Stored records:
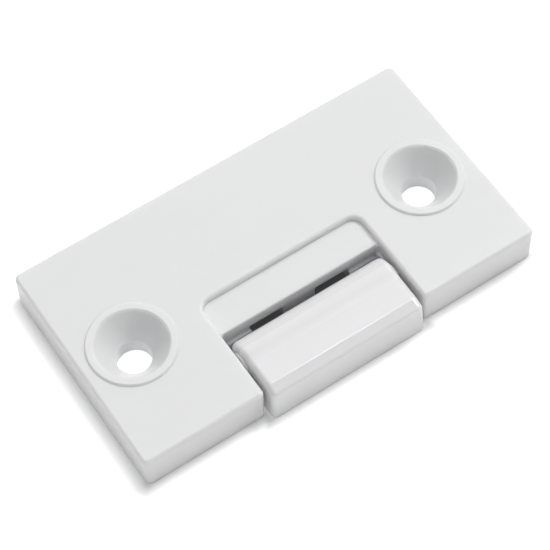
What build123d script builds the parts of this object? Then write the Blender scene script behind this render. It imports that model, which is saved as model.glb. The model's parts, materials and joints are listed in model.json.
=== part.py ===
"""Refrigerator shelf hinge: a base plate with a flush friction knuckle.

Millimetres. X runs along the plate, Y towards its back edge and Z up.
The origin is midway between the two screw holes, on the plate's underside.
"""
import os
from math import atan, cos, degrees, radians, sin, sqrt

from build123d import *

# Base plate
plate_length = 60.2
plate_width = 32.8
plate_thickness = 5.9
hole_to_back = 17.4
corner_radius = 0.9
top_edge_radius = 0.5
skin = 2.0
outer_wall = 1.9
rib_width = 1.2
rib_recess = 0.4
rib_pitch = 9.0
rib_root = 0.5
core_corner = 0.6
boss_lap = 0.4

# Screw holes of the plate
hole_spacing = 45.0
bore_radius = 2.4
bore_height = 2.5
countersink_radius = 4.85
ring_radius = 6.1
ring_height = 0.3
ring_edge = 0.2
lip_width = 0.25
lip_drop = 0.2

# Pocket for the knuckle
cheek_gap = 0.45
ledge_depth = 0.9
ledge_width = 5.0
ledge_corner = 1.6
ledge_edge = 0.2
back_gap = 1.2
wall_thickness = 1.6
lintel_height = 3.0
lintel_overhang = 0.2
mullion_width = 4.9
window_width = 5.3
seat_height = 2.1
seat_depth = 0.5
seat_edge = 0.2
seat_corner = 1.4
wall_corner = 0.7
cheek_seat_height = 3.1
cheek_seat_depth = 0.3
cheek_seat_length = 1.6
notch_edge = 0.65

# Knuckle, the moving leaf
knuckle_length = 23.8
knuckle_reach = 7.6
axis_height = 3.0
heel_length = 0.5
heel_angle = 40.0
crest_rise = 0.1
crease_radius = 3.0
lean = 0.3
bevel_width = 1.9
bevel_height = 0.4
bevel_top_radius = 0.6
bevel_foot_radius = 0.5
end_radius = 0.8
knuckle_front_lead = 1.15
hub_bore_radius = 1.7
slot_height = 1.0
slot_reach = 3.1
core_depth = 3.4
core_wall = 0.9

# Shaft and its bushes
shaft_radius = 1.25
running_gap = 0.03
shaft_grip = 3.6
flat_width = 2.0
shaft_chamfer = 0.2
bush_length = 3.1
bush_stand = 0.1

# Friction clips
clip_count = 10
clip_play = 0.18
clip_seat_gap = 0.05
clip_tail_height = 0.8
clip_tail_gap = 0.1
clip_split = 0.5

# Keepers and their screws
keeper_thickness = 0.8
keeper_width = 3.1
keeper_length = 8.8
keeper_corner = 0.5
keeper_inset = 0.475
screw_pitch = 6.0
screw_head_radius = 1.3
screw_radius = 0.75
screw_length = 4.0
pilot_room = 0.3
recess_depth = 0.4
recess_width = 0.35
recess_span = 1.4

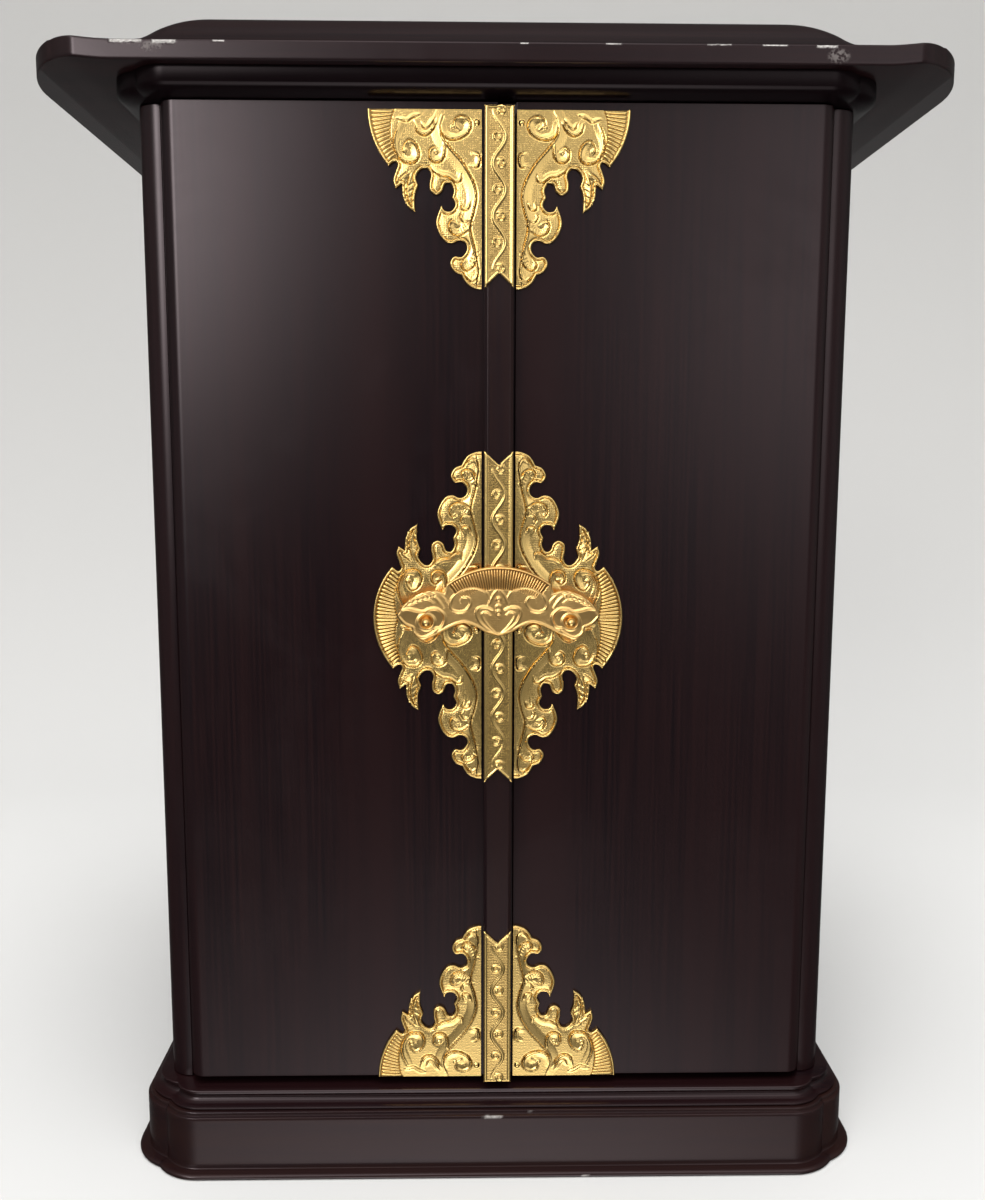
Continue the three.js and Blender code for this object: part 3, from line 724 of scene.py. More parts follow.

▶ [What the task requires]: Lines from the beginning of the data above through the line containing "from math import" are to be returned exactly, and no others.

▶ [Result]:
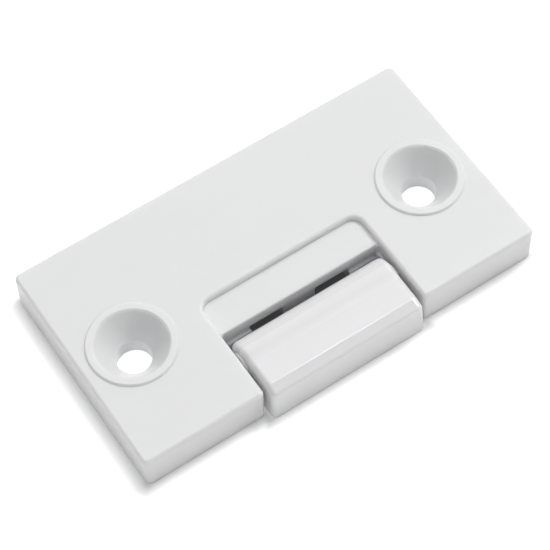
What build123d script builds the parts of this object? Then write the Blender scene script behind this render. It imports that model, which is saved as model.glb. The model's parts, materials and joints are listed in model.json.
=== part.py ===
"""Refrigerator shelf hinge: a base plate with a flush friction knuckle.

Millimetres. X runs along the plate, Y towards its back edge and Z up.
The origin is midway between the two screw holes, on the plate's underside.
"""
import os
from math import atan, cos, degrees, radians, sin, sqrt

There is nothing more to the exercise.